En entrevue téléphonique avec La Presse, M. Ziegler a donné comme exemples de ces changements l'élection d'un président autochtone en Bolivie et la «révolution bolivarienne» au Venezuela. «J'ai des amis comme Régis Debray qui estiment que les Irakiens meurent pour que vive l'Amérique latine. Les États-Unis ne peuvent intervenir contre Lula (Brésil), Morales (Bolivie), Correa (Équateur) ou Chavez (Venezuela). C'est certainement une analyse très juste. S'ils n'étaient pas occupés en Irak, les États-Unis ne toléreraient jamais la remise en question des élites proaméricaines en Amérique latine.»

 

Le livre du pamphlétaire genevois commence par une discussion avec une diplomate sri-lankaise à propos de sanctions contre le Soudan pour le génocide au Darfour. «Pourquoi nous attaquent-ils toujours?» éclate la diplomate.

«Nous», c'est l'ensemble des pays en voie de développement, des pays non occidentaux, un ensemble qui comprend le Darfour. Comment une personne aussi éclairée que son amie sri-lankaise peut-elle défendre les actions du Soudan au Darfour? s'est demandé M. Ziegler, qui a occupé plusieurs postes à l'ONU dans la dernière décennie, notamment dans le dossier des famines.

Cet épisode est emblématique d'une vague de fond: la «renaissance mémorielle» du tiers-monde. «Le colonialisme est fini depuis deux générations, l'esclavage depuis un siècle et demi, et pourtant, c'est maintenant que l'hémisphère sud demande des excuses, dit M. Ziegler. Ça peut paraître étrange, mais avec l'Holocauste aussi il y a eu un décalage; il a fallu une génération pour commencer à en parler.»
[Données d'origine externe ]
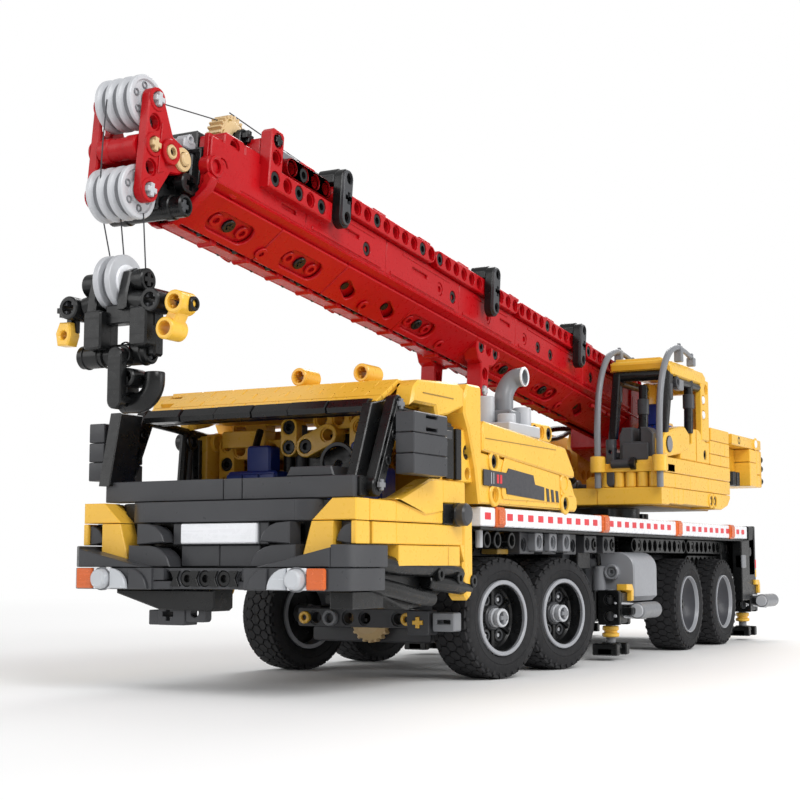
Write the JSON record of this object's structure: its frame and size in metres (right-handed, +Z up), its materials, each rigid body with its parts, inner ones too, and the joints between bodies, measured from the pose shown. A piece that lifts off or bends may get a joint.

N'existait-il pas déjà, dès les années 70, des «tiers-mondistes» qui avaient le même discours de culpabilisation de l'Occident et de sanctification des autres pays? «Oui, mais ce discours était limité à l'élite occidentale. Ce qui est nouveau, c'est que les pays en voie de développement se le sont approprié.»

Plusieurs analystes notent que certains des hommes forts du nouveau tiers-mondisme, Hugo Chavez au Venezuela et Mahmoud Ahmadinejad en Iran, font face à des difficultés budgétaires dues à l'effondrement du cours du pétrole, qui pourraient atténuer leur antiaméricanisme, ou à tout le moins leur attirer les foudres de leur population. «Je ne crois pas, répond M. Ziegler. L'énergie fossile va rester totalement dominante.»

 

Les bienfaits de ChavezAu printemps dernier, l'ex-économiste en chef du Parlement vénézuélien, qui était en poste de 2000 à 2004, au début de l'ère Chavez, a publié dans l'influente revue Foreign Affairs un essai dévastateur où il affirme, chiffres à l'appui, qu'Hugo Chavez a nui aux pauvres.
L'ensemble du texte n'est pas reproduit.